Think carefully about your shard strategy. Each shard is independent, so partition your data by a key that distributes evenly. If you partition by user ID but one user generates 10x the traffic of others, you’ll create a hot shard that becomes a bottleneck. Use on-demand mode for unpredictable traffic, and monitor your costs closely because per-operation pricing can surprise you at scale.

Consider Kinesis Data Analytics (or Managed Apache Flink) for real-time transformations. The native integration is cleaner than writing custom Lambda functions for every transformation.

For MSK

Invest in monitoring from day one. CloudWatch metrics are baseline, but Kafka’s JVM metrics and broker-level metrics tell you much more. Consider a tool like Prometheus and Grafana if you’re not already using them.

Design your topic structure thoughtfully. Topics are cheap to create, so create many small topics rather than few large topics. This gives you flexibility and prevents slow consumers on one topic from affecting others.

Plan your consumer group strategy. Use strong naming conventions (include the application name and purpose), and document which groups consume which topics. This saves enormous pain later.

Making Your Final Call#

If you find yourself genuinely torn between the two, here’s a tiebreaker: start with Kinesis, upgrade to Kafka if needed. Kinesis gets you moving faster, and if you hit limitations or realize you need Kafka’s ecosystem, migrating is painful but doable. The opposite (realizing you over-engineered with Kafka when you needed something simpler) is harder to fix.

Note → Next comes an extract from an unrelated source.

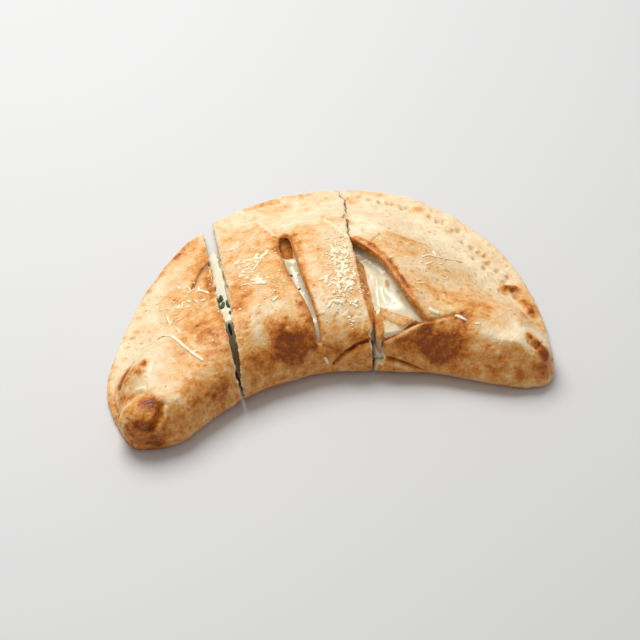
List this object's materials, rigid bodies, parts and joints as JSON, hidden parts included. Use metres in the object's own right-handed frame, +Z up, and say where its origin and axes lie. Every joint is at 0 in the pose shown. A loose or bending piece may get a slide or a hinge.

That said, some signals strongly point one direction. Existing Kafka expertise in your organization? MSK wins. AWS-only architecture with bursty traffic? Kinesis wins. Need Kafka Connect integrations? MSK wins. Simple pipeline, small team, aggressive timeline? Kinesis wins.

Your choice between Kinesis Data Streams and MSK isn’t about which service is objectively better—it’s about which service fits your specific constraints: your team’s expertise, your architectural complexity, your operational capacity, and your cost tolerance. Make this decision deliberately, document your reasoning, and revisit it annually as your use cases evolve.